Quote exactly the lines from the line containing "const group = new THREE.Group();" to the line containing "import random", both lines included, please, and nothing more.

───

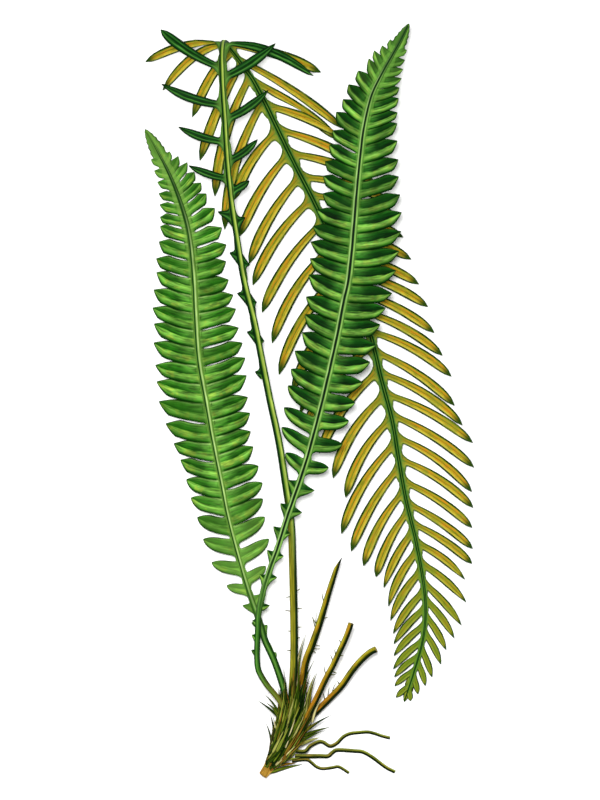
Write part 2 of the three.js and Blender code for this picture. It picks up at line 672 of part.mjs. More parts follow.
function scales() {
  const draw = draws(SCALES.seed);
  const blades = [];
  for (let k = 0; k < SCALES.count; k++) {
    const along = coreAxis.length * (SCALES.from + (SCALES.span * k) / SCALES.count);
    const across = Math.cos(GOLDEN * k);
    const above = Math.sin(GOLDEN * k);
    if (above < SCALES.bare) continue;
    const forward = coreAxis.forward(along);
    const right = forward.clone().cross(UP).normalize();
    const up = right.clone().cross(forward).normalize();
    const out = right.multiplyScalar(across).addScaledVector(up, above).normalize();
    const side = forward.clone().cross(out).normalize();
    const length = draw(...SCALES.length);
    const flare = draw(...SCALES.flare);
    const sway = draw(-SCALES.sway, SCALES.sway);
    const wide = keyed(coreWidth, along) * Math.abs(across);
    const high = keyed(coreHeight, along) * Math.abs(above);
    const depth = Math.min(wide + high, SCALES.deepest) - SCALES.sink;
    const root = coreAxis.point(along).addScaledVector(out, depth);
    const middle = (t) => {
      const p = root.clone()
        .addScaledVector(forward, length * t)
        .addScaledVector(out, length * (flare * t + SCALES.curl * t * t))
        .addScaledVector(side, length * sway * t * t);
      p.z = Math.max(p.z, SCALES.clear);
      return p;
    };
    const rings = SCALES.outline.map(([t, share]) => [
      middle(t).addScaledVector(side, SCALES.width * share),
      middle(t).addScaledVector(out, SCALES.thickness),
      middle(t).addScaledVector(side, -SCALES.width * share),
    ]);
    blades.push(loft([...rings, [middle(1)]]));
  }
  return blades;
}

const BELOW = 100; // half the size of the block that stands for the ground

// The rootstock, cut flat where it rests, with an open socket round every stem that stands in it.
function rootstock() {
  const corners = [[-1, -1], [1, -1], [1, 1], [-1, 1]];
  const square = (z) => corners.map(([x, y]) => vec(x * BELOW, y * BELOW, z));
  const below = loft([square(-BELOW), square(0)]);
  const held = [leftFrond, rightFrond, fertileFrond, ...Object.values(stubs), ...Object.values(roots)];
  const sockets = held.map((thing) => stem(thing, GAP));
  const whole = fuse([rootstockCore(), ...scales()]);
  const open = [below, ...sockets].reduce((rest, cutter) => rest.subtract(cutter), whole);
  return fuse([open]);
}

const FINISH = {
  scales: { colour: 0x8a7a2c, roughness: 0.85 },
  lightGreen: { colour: 0x5f8f2e, roughness: 0.6 },
  darkGreen: { colour: 0x2f6a1f, roughness: 0.6 },
  greenAndSpores: { colour: 0x8a7a1c, roughness: 0.6 },
  oldStipe: { colour: 0x8a6a24, roughness: 0.75 },
  root: { colour: 0x6b4a22, roughness: 0.85 },
};

const group = new THREE.Group();
group.name = 'deer_fern';
group.add(meshOf(rootstock(), 'rootstock', FINISH.scales));
group.add(meshOf(frondSolid(leftFrond), 'sterile_frond_left', FINISH.lightGreen));
group.add(meshOf(frondSolid(rightFrond), 'sterile_frond_right', FINISH.darkGreen));
group.add(meshOf(frondSolid(fertileFrond), 'fertile_frond', FINISH.greenAndSpores));
for (const [name, stub] of Object.entries(stubs)) group.add(meshOf(stem(stub), name, FINISH.oldStipe));
for (const [name, root] of Object.entries(roots)) group.add(meshOf(stem(root), name, FINISH.root));

export default group;
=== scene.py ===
# %% [markdown]
# # Deer fern, lifted with its rootstock and laid on a table
#
# The plant is a scaly rootstock that holds two leafy sterile fronds, one fertile frond that has bent
# over backwards, the stubs of three old fronds, and three wiry roots. It lies on a pale table and is
# looked at from straight above.
#
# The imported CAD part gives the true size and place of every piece. It could be shown as it is, but
# its leaflets are flat facets, made for weighing and for collisions. So each of its solids is replaced
# by a finer piece that follows the same measurements, and the solids stay hidden as the frame.

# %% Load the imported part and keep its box
import math
import random

import bmesh
import bpy
from mathutils import Matrix, Vector
from mathutils.geometry import interpolate_bezier


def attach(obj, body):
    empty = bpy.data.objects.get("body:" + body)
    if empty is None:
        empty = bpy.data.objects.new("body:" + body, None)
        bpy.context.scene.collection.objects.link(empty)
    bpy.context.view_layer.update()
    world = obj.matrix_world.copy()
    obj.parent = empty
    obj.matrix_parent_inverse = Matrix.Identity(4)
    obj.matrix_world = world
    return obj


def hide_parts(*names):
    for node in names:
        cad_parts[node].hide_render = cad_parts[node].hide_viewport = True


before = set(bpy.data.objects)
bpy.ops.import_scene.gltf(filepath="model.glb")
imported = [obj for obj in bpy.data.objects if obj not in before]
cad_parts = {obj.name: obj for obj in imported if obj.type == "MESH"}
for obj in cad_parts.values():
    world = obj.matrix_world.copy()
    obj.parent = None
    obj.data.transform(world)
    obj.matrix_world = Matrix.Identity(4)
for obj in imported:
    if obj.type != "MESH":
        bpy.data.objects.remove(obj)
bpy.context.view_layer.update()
print("nodes:", sorted(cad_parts))

# %% [markdown]
# ## Camera, table and light
#
# A botanical plate has no perspective: every piece is drawn as if seen from right above it. A camera
# near the table would spread the raised fronds outwards. An orthographic camera would cure that, but a
# very long lens from far away gives nearly the same picture and still works from other sides.
#
# The light is as plain as the plate's: one soft lamp close to the camera's own line, a little to the
# left, and a pale sky that fills the rest. A lamp far to one side would throw grey shadows beside the
# raised fronds. From here they stay hidden under the leaves, and the table turns as white as paper.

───

**PROBLEM SOLUTION**
const group = new THREE.Group();
group.name = 'deer_fern';
group.add(meshOf(rootstock(), 'rootstock', FINISH.scales));
group.add(meshOf(frondSolid(leftFrond), 'sterile_frond_left', FINISH.lightGreen));
group.add(meshOf(frondSolid(rightFrond), 'sterile_frond_right', FINISH.darkGreen));
group.add(meshOf(frondSolid(fertileFrond), 'fertile_frond', FINISH.greenAndSpores));
for (const [name, stub] of Object.entries(stubs)) group.add(meshOf(stem(stub), name, FINISH.oldStipe));
for (const [name, root] of Object.entries(roots)) group.add(meshOf(stem(root), name, FINISH.root));

export default group;
=== scene.py ===
# %% [markdown]
# # Deer fern, lifted with its rootstock and laid on a table
#
# The plant is a scaly rootstock that holds two leafy sterile fronds, one fertile frond that has bent
# over backwards, the stubs of three old fronds, and three wiry roots. It lies on a pale table and is
# looked at from straight above.
#
# The imported CAD part gives the true size and place of every piece. It could be shown as it is, but
# its leaflets are flat facets, made for weighing and for collisions. So each of its solids is replaced
# by a finer piece that follows the same measurements, and the solids stay hidden as the frame.

# %% Load the imported part and keep its box
import math
import random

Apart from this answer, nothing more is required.